You're right. I'd call her a spoiled brat because that is what it sounds like she is and it's put in a way that's less bitter and condescenting. Then again, as a man I would probably use a word that decent women wouldn't use either.

Back to the point, the thing that bothers me is how she is spoiled by the coaches. Maddiemie, not to second guess you because these situations do happen, are you sure it's not just your (and few others) perception?
 
Lets be clear I said RATBAG!!!!! Followed by whiners, princesses and overindulged brats.....

Snort!!!!

LOL Bog you so crazy!

I have nothing else to add to this really except that the op's DD sounds like mine.
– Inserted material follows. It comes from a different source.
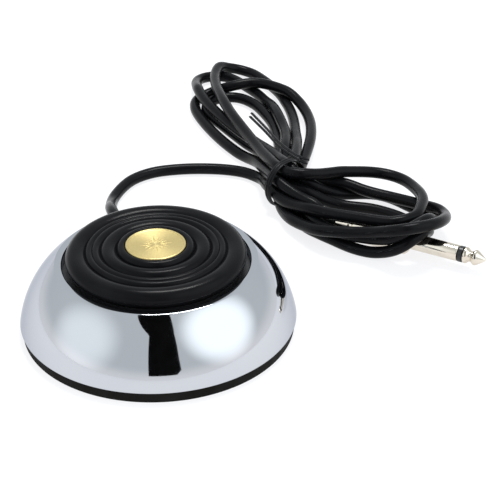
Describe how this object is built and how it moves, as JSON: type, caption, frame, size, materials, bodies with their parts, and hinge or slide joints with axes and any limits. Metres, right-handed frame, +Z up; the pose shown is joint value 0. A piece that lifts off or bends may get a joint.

In my case, when Ashley is having random issues with another kid I make it sound like it's her mission to be their friend. I don't know if maybe the little one is very skilled but socially behind? Maybe the coaches put her in a class of talented outgoing kids to kind of break her out of it? Have DD help her with her hair when it falls out maybe, or show her how not to put on her clothes backwards or something in the locker room. That would put DD into a more guide/mentor/friend role instead of the victim of a immature classmate.

Also: RATBAGS!
 
Lets be clear I said RATBAG!!!!! Followed by whiners, princesses and overindulged brats.....

Snort!!!!

lol!! Bog, you know I'm still going to take you and the family out for Chinese food when you guys come to town:D
 
There are many characteristics I'd like my daughter to have as a young woman, but as a child, I found the best gift I could have given her is confidence. To that end, gymnastics has taught her many of life's essentials that are difficult to explain to a child. I would never discourage anyone from their pursuit of this sport.